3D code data
·····
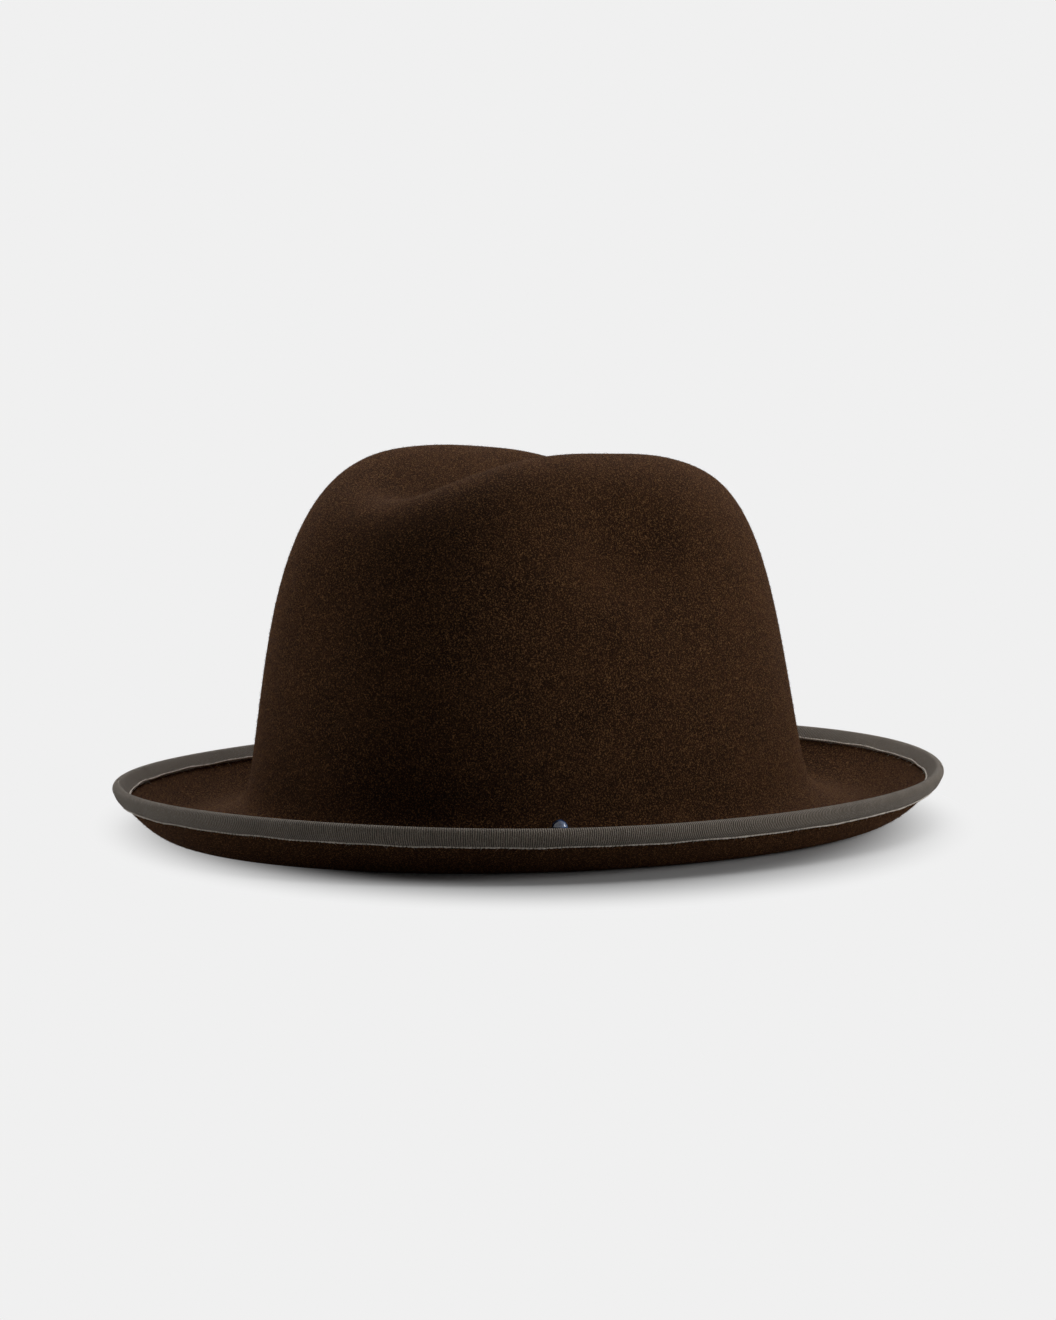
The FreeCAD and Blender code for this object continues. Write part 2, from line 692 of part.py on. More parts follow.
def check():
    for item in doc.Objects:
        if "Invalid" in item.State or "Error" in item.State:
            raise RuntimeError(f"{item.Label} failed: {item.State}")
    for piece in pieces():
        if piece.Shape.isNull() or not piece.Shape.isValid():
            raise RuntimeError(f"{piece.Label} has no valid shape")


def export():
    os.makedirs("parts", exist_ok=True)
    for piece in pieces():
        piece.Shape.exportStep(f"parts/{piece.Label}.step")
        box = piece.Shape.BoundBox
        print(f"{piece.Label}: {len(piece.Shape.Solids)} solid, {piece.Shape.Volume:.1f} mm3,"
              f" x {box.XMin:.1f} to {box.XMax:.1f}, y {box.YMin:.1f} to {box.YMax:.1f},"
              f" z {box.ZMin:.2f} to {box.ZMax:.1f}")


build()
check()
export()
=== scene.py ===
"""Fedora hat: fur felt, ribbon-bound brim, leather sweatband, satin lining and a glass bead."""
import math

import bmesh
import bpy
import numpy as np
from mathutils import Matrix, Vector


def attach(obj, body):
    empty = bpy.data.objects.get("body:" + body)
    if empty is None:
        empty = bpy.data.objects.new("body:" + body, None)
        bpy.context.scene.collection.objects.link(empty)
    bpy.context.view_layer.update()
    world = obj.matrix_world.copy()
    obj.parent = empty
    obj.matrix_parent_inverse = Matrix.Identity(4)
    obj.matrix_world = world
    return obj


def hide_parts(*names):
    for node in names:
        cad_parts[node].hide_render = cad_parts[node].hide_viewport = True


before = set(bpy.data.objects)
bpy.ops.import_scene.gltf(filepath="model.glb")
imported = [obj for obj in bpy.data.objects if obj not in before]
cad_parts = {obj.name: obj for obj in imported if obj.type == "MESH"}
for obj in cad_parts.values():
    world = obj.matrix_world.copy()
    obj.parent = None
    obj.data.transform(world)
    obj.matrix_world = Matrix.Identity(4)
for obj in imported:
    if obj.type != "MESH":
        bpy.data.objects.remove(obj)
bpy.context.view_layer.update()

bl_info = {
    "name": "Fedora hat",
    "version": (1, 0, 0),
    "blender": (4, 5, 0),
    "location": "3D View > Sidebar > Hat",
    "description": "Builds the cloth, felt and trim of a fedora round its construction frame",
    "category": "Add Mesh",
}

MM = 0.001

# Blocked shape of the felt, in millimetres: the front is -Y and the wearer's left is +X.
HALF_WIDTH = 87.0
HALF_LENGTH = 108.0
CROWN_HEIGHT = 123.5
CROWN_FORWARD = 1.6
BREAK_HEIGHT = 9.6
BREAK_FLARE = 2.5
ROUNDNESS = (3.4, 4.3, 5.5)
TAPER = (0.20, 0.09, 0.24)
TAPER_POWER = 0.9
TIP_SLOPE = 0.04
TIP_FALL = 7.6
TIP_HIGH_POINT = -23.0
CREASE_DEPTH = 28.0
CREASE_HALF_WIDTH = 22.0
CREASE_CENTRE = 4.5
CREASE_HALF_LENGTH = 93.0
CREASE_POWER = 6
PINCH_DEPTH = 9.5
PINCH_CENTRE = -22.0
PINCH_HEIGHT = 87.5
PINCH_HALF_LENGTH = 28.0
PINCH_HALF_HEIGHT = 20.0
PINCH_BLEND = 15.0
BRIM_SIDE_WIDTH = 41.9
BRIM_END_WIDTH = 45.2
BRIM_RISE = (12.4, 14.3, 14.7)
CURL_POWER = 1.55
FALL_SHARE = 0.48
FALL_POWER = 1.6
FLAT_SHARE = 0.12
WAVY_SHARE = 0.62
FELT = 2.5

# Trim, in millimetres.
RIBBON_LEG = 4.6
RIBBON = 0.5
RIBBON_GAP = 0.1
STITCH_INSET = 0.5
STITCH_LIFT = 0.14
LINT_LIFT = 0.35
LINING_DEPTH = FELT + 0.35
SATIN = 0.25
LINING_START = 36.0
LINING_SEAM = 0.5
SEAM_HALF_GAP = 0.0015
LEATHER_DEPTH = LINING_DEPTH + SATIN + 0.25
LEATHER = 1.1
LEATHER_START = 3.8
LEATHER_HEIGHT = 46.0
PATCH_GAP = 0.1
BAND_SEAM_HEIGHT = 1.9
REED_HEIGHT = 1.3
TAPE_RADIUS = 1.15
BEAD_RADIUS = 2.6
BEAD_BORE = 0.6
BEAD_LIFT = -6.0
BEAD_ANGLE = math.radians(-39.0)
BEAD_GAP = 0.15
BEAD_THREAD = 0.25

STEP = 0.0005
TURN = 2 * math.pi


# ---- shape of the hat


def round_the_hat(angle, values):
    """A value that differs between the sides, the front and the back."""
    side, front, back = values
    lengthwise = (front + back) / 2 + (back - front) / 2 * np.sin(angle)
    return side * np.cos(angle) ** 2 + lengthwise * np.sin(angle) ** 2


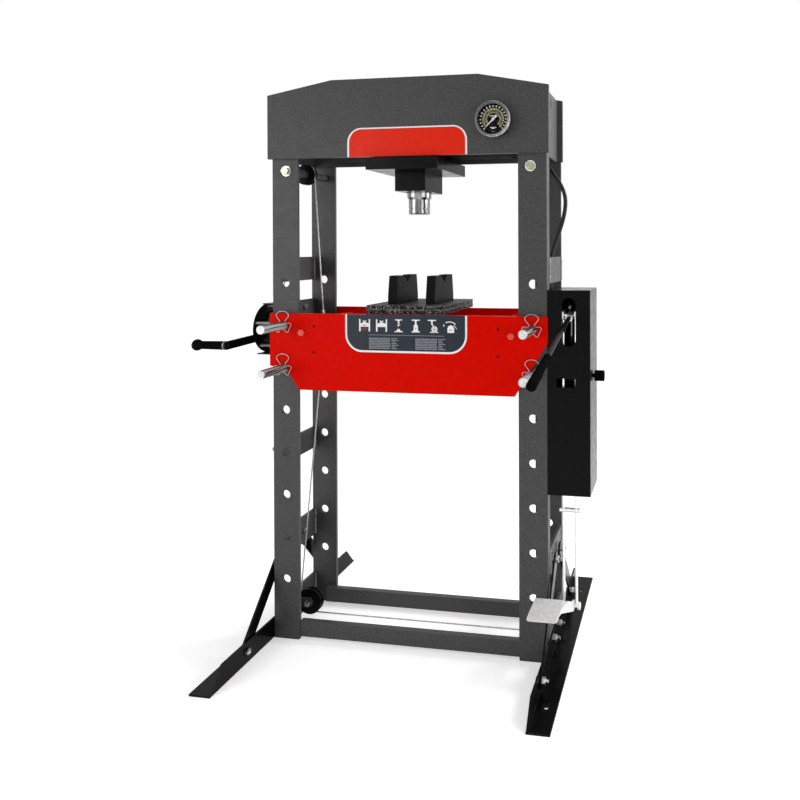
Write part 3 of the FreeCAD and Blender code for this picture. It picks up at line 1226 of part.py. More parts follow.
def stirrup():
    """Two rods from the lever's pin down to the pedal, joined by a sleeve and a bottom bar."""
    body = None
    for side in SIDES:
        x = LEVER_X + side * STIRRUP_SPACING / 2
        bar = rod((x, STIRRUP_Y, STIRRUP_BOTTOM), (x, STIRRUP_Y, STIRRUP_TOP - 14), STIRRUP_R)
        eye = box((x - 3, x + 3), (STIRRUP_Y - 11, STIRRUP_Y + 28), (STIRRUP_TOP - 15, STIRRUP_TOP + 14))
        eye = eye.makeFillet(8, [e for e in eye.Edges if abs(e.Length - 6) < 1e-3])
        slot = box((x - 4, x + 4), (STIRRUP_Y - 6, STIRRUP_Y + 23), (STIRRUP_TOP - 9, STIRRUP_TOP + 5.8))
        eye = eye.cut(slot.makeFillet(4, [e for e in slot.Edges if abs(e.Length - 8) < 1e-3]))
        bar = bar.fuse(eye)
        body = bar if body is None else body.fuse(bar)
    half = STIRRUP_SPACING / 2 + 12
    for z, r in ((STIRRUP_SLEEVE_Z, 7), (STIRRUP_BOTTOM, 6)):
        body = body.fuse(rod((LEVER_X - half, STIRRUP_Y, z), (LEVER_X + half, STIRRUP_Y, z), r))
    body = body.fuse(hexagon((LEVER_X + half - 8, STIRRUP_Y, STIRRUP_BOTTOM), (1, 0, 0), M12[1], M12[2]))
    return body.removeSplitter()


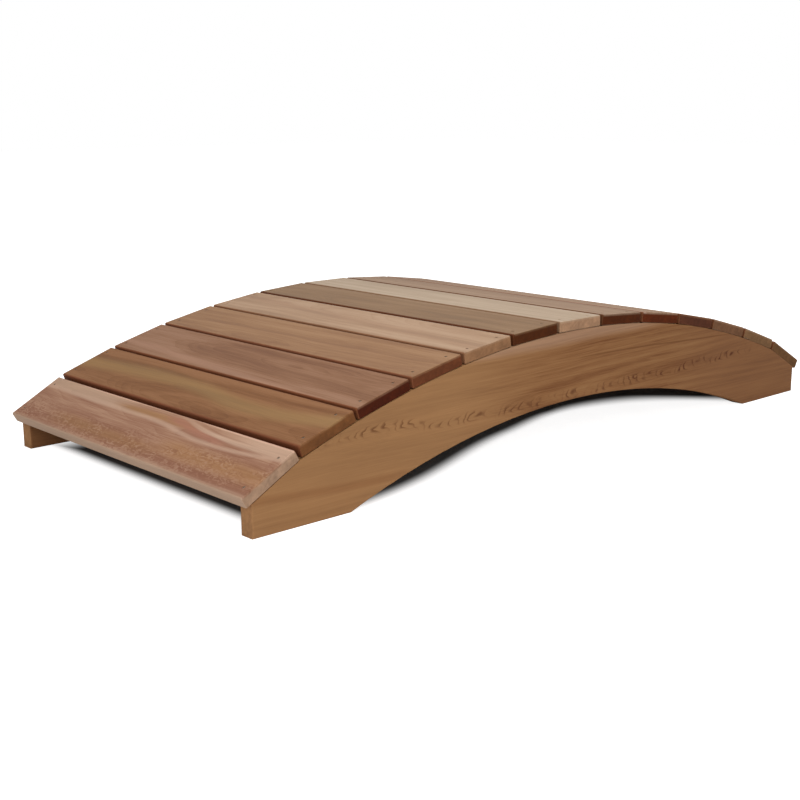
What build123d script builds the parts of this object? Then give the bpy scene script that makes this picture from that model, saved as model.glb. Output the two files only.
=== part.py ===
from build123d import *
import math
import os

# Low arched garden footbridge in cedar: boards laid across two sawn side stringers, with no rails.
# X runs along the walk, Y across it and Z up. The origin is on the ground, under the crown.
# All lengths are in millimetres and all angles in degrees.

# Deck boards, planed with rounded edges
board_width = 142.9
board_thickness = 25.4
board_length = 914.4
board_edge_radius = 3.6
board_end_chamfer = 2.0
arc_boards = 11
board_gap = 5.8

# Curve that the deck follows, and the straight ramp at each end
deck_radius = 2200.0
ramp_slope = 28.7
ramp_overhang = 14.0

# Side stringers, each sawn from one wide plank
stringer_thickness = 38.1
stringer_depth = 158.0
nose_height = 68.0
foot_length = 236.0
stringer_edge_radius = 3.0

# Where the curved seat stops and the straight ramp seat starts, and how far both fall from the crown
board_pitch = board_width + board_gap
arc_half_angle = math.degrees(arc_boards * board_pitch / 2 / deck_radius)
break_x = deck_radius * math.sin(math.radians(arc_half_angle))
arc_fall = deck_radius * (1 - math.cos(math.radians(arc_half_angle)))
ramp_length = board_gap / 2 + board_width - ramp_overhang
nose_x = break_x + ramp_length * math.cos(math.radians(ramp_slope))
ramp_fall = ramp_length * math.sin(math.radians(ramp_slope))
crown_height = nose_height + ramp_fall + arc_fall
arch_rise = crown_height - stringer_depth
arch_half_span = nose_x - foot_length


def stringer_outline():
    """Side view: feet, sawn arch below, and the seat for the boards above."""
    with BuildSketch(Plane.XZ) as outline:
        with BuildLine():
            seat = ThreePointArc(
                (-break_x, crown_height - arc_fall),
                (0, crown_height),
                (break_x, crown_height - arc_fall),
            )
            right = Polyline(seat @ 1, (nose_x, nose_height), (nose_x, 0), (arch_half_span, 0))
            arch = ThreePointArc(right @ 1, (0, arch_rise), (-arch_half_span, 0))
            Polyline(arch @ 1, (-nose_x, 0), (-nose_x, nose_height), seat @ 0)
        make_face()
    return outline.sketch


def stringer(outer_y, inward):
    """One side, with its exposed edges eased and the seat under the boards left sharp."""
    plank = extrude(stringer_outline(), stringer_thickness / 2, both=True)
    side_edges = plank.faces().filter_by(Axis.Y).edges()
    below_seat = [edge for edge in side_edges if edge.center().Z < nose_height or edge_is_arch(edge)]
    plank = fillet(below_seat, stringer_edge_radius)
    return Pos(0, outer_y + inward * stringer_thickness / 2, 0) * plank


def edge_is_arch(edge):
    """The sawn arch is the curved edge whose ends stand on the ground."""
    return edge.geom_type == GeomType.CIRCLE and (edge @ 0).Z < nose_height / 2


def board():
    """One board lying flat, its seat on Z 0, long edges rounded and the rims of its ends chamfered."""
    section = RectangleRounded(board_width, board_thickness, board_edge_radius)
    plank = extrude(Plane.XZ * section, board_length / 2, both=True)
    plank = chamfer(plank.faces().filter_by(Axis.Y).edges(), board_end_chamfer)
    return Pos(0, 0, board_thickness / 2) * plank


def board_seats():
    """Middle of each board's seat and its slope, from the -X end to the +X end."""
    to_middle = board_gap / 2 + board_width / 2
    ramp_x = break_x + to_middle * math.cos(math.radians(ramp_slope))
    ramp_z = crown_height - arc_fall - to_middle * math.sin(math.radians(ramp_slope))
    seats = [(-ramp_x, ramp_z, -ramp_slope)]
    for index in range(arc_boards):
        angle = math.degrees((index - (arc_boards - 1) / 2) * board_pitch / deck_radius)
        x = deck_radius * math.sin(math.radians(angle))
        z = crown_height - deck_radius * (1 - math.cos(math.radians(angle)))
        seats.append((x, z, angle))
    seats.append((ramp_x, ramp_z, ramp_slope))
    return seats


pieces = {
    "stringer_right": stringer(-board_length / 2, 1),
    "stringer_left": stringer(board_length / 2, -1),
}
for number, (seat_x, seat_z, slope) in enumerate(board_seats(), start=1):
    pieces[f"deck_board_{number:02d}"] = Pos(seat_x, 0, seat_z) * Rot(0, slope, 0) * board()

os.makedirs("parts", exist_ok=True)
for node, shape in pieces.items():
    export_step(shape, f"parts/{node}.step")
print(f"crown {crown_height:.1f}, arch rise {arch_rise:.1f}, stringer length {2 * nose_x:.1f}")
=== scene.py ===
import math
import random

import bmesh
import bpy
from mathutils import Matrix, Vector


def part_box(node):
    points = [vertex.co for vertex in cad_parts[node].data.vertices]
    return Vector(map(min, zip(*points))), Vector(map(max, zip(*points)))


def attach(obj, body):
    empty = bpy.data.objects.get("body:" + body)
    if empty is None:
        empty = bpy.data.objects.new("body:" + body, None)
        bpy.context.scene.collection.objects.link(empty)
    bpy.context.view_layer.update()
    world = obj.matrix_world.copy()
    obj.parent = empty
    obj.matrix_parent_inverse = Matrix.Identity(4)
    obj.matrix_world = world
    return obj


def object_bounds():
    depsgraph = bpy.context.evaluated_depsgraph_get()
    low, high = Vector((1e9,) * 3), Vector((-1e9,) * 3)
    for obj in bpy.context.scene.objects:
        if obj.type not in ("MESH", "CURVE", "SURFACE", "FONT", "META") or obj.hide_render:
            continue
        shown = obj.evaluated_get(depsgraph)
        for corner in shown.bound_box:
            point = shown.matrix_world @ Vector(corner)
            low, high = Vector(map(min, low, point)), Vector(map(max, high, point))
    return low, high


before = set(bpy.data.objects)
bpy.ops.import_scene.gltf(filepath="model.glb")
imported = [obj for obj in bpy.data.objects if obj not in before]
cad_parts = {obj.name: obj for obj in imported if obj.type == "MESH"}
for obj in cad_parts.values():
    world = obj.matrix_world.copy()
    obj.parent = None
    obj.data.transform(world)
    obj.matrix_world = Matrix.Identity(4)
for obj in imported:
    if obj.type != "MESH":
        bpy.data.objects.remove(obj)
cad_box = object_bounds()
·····
From the records above, retype only the lines starting at the line that contains "for number, (seat_x, seat_z, slope)" and ending at the line that contains "depsgraph = bpy.context.evaluated_depsgraph_get()", both included.

ANSWER IN FULL:
for number, (seat_x, seat_z, slope) in enumerate(board_seats(), start=1):
    pieces[f"deck_board_{number:02d}"] = Pos(seat_x, 0, seat_z) * Rot(0, slope, 0) * board()

os.makedirs("parts", exist_ok=True)
for node, shape in pieces.items():
    export_step(shape, f"parts/{node}.step")
print(f"crown {crown_height:.1f}, arch rise {arch_rise:.1f}, stringer length {2 * nose_x:.1f}")
=== scene.py ===
import math
import random

import bmesh
import bpy
from mathutils import Matrix, Vector


def part_box(node):
    points = [vertex.co for vertex in cad_parts[node].data.vertices]
    return Vector(map(min, zip(*points))), Vector(map(max, zip(*points)))


def attach(obj, body):
    empty = bpy.data.objects.get("body:" + body)
    if empty is None:
        empty = bpy.data.objects.new("body:" + body, None)
        bpy.context.scene.collection.objects.link(empty)
    bpy.context.view_layer.update()
    world = obj.matrix_world.copy()
    obj.parent = empty
    obj.matrix_parent_inverse = Matrix.Identity(4)
    obj.matrix_world = world
    return obj


def object_bounds():
    depsgraph = bpy.context.evaluated_depsgraph_get()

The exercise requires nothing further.